O.K, resmi ifadesi sayılmayan mülakatında, örgüt içerisinde bulunduğu 1996 yılında, kendisinden sorumlu ‘cemaat abisi’ tarafından Fethullah Gülen’in yanına götürüldüğünü anlatmıştı. Kalkışma öncesinde ise, ailesiyle izinde olduğunu, 13 Temmuz günü kendisini arayan Pilot Binbaşı Deniz Aldemir’in, cuma günü birliğinde olmasını istediğini, bunun üzerine 15 Temmuz’da birliğine döndüğünü belirtmişti. Birliğine gittiğinde, Aldemir’in kendisine “Ben senin hizmetten olduğunu biliyorum ama uzatmayacağım, bu gece faaliyetimiz olacak. Mesela ben Hakan Fidan’ı alacağım. Çok kan akacak” dediğini aktaran O.K, “Kilitlendim bir şey söyleyemedim. Senin hizmetten olduğunu biliyorum deyince vatan aleyhine bir şey yapacaklarını anladım. Daha sonra izinsiz biçimde birliğimden ayrılarak MİT’e gittim” ifadelerini kullanmıştı.

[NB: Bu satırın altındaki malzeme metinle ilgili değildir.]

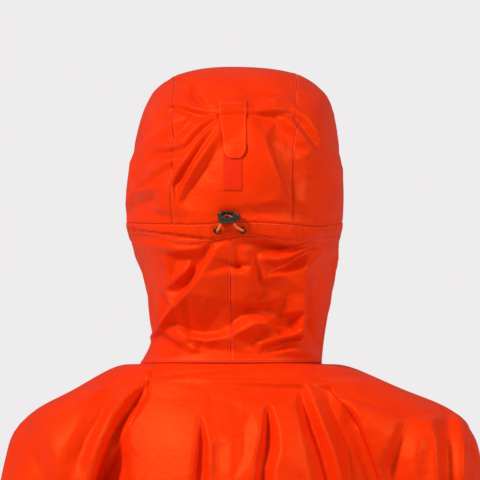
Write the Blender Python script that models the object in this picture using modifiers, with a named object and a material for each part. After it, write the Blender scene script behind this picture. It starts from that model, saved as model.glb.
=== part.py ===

Savcılık, takipsizlik kararının bir örneğini Kara Kuvvetleri Komutanlığı’na gönderdi ve CMK hükmü uyarınca 15 gün içerisinde itiraz edilebileceği anımsatıldı. Takipsizlik kararında, O.K’nin MİT’e giderek yaptığı ihbara hiç değinilmedi. O.K’nin, daha önce yapılan mülakatında, ortaokul yıllarında örgütle tanıştığını ve 2014 yılına kadar irtibatta olduğunu belirtmesine rağmen, kararda şüphelinin örgütle geçmişte olan bağlantısından da hiç bahsedilmedi.